Dataset excerpt.
========

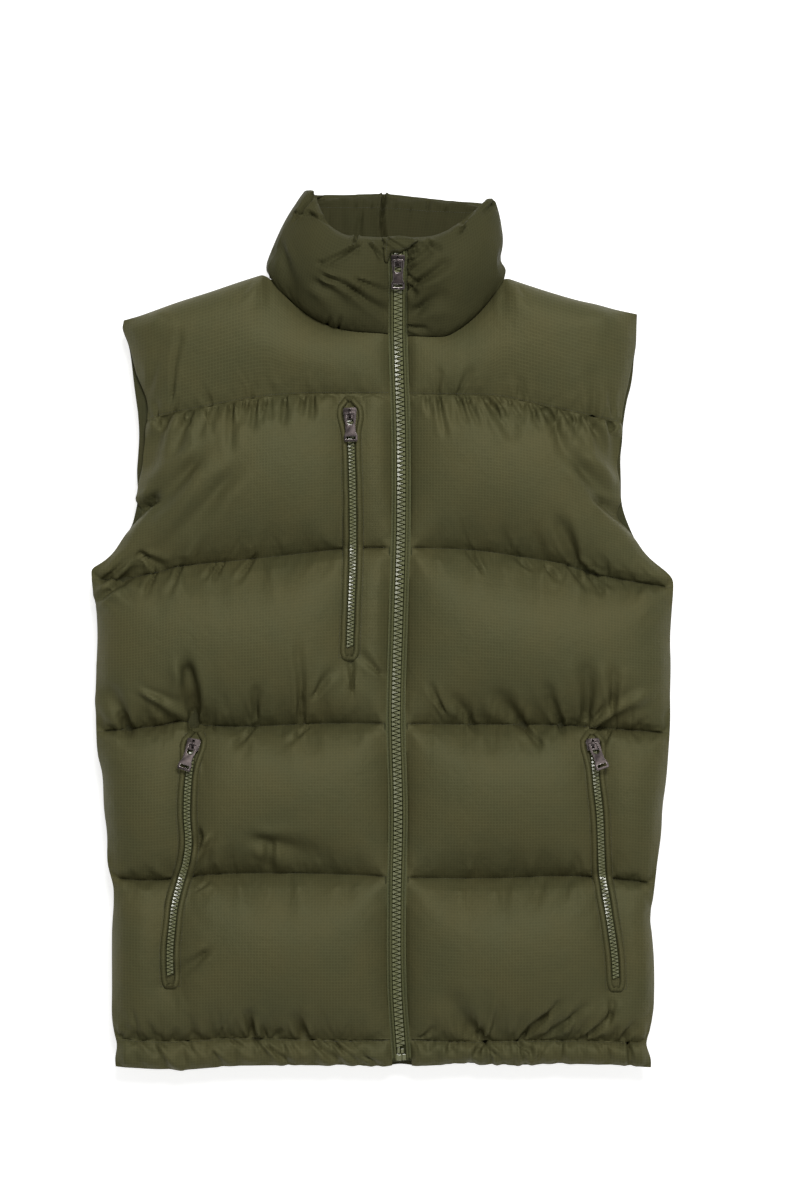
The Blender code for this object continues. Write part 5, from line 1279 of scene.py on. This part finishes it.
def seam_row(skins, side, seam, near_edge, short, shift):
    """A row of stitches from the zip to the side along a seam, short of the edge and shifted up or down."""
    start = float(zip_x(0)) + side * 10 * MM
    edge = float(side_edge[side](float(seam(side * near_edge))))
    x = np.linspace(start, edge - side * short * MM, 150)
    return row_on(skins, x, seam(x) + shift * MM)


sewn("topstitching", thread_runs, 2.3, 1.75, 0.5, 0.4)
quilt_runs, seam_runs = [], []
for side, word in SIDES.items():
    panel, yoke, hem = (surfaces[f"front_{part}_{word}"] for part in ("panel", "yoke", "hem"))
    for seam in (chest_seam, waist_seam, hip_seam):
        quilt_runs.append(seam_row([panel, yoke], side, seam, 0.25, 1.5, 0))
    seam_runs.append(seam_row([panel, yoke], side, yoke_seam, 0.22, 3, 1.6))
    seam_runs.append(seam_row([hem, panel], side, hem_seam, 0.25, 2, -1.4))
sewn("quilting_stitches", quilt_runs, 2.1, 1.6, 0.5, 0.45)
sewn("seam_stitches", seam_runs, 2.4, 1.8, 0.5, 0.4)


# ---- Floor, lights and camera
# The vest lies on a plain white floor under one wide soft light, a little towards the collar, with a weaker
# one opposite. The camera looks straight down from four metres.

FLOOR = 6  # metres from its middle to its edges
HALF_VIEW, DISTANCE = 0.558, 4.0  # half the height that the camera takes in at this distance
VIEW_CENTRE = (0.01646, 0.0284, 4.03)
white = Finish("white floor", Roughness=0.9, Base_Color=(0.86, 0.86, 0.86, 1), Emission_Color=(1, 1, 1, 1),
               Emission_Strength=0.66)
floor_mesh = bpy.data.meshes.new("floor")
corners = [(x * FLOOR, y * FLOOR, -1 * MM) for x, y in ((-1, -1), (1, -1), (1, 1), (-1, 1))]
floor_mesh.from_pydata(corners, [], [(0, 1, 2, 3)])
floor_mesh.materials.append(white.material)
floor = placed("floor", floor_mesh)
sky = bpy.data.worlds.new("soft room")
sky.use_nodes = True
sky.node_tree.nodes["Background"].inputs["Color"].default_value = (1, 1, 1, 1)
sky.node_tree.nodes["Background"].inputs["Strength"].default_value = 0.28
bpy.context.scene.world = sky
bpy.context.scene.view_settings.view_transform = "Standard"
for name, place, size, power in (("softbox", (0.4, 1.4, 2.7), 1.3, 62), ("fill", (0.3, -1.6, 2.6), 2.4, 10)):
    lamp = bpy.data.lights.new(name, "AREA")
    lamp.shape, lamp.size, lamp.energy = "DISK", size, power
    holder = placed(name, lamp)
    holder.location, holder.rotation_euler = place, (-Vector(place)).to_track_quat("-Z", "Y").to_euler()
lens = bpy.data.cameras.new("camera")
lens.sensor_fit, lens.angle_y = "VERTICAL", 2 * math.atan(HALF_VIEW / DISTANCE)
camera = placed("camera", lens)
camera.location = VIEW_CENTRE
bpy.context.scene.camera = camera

========

Task directions.
Output the listing above exactly as it appears.

Response to the task.
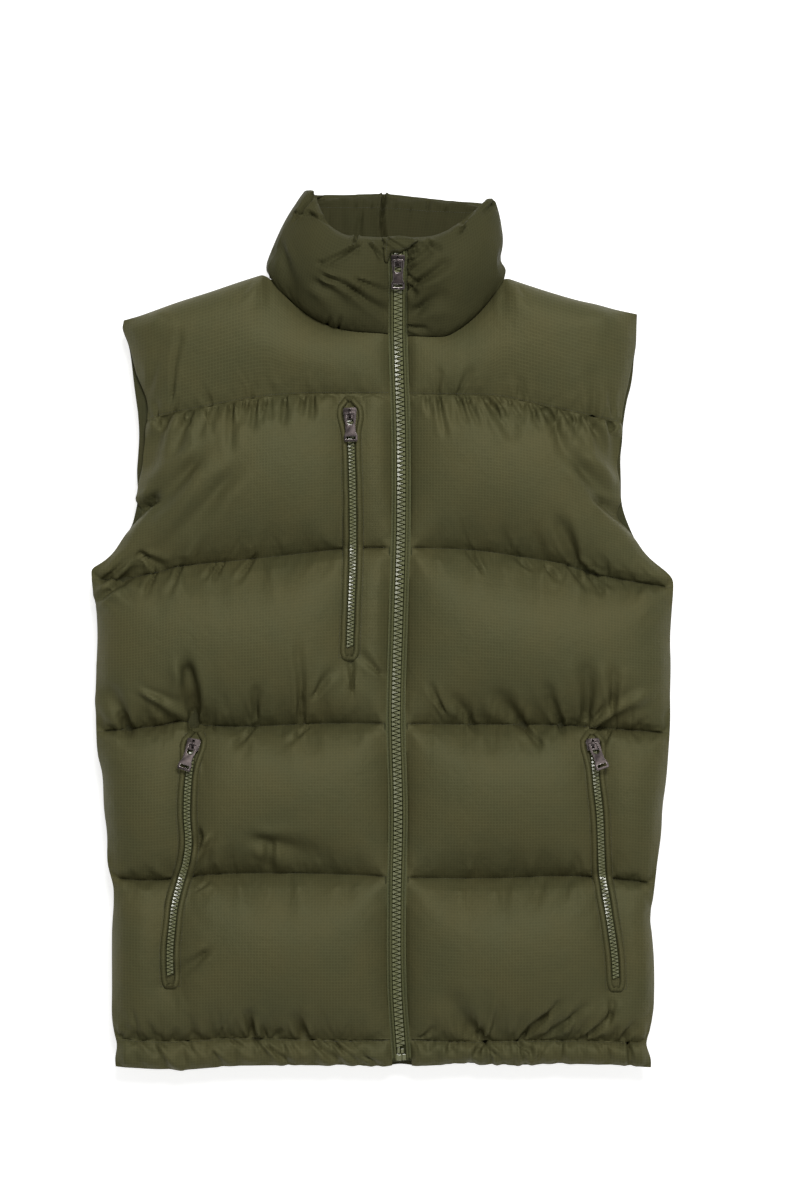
The Blender code for this object continues. Write part 5, from line 1279 of scene.py on. This part finishes it.
def seam_row(skins, side, seam, near_edge, short, shift):
    """A row of stitches from the zip to the side along a seam, short of the edge and shifted up or down."""
    start = float(zip_x(0)) + side * 10 * MM
    edge = float(side_edge[side](float(seam(side * near_edge))))
    x = np.linspace(start, edge - side * short * MM, 150)
    return row_on(skins, x, seam(x) + shift * MM)


sewn("topstitching", thread_runs, 2.3, 1.75, 0.5, 0.4)
quilt_runs, seam_runs = [], []
for side, word in SIDES.items():
    panel, yoke, hem = (surfaces[f"front_{part}_{word}"] for part in ("panel", "yoke", "hem"))
    for seam in (chest_seam, waist_seam, hip_seam):
        quilt_runs.append(seam_row([panel, yoke], side, seam, 0.25, 1.5, 0))
    seam_runs.append(seam_row([panel, yoke], side, yoke_seam, 0.22, 3, 1.6))
    seam_runs.append(seam_row([hem, panel], side, hem_seam, 0.25, 2, -1.4))
sewn("quilting_stitches", quilt_runs, 2.1, 1.6, 0.5, 0.45)
sewn("seam_stitches", seam_runs, 2.4, 1.8, 0.5, 0.4)


# ---- Floor, lights and camera
# The vest lies on a plain white floor under one wide soft light, a little towards the collar, with a weaker
# one opposite. The camera looks straight down from four metres.

FLOOR = 6  # metres from its middle to its edges
HALF_VIEW, DISTANCE = 0.558, 4.0  # half the height that the camera takes in at this distance
VIEW_CENTRE = (0.01646, 0.0284, 4.03)
white = Finish("white floor", Roughness=0.9, Base_Color=(0.86, 0.86, 0.86, 1), Emission_Color=(1, 1, 1, 1),
               Emission_Strength=0.66)
floor_mesh = bpy.data.meshes.new("floor")
corners = [(x * FLOOR, y * FLOOR, -1 * MM) for x, y in ((-1, -1), (1, -1), (1, 1), (-1, 1))]
floor_mesh.from_pydata(corners, [], [(0, 1, 2, 3)])
floor_mesh.materials.append(white.material)
floor = placed("floor", floor_mesh)
sky = bpy.data.worlds.new("soft room")
sky.use_nodes = True
sky.node_tree.nodes["Background"].inputs["Color"].default_value = (1, 1, 1, 1)
sky.node_tree.nodes["Background"].inputs["Strength"].default_value = 0.28
bpy.context.scene.world = sky
bpy.context.scene.view_settings.view_transform = "Standard"
for name, place, size, power in (("softbox", (0.4, 1.4, 2.7), 1.3, 62), ("fill", (0.3, -1.6, 2.6), 2.4, 10)):
    lamp = bpy.data.lights.new(name, "AREA")
    lamp.shape, lamp.size, lamp.energy = "DISK", size, power
    holder = placed(name, lamp)
    holder.location, holder.rotation_euler = place, (-Vector(place)).to_track_quat("-Z", "Y").to_euler()
lens = bpy.data.cameras.new("camera")
lens.sensor_fit, lens.angle_y = "VERTICAL", 2 * math.atan(HALF_VIEW / DISTANCE)
camera = placed("camera", lens)
camera.location = VIEW_CENTRE
bpy.context.scene.camera = camera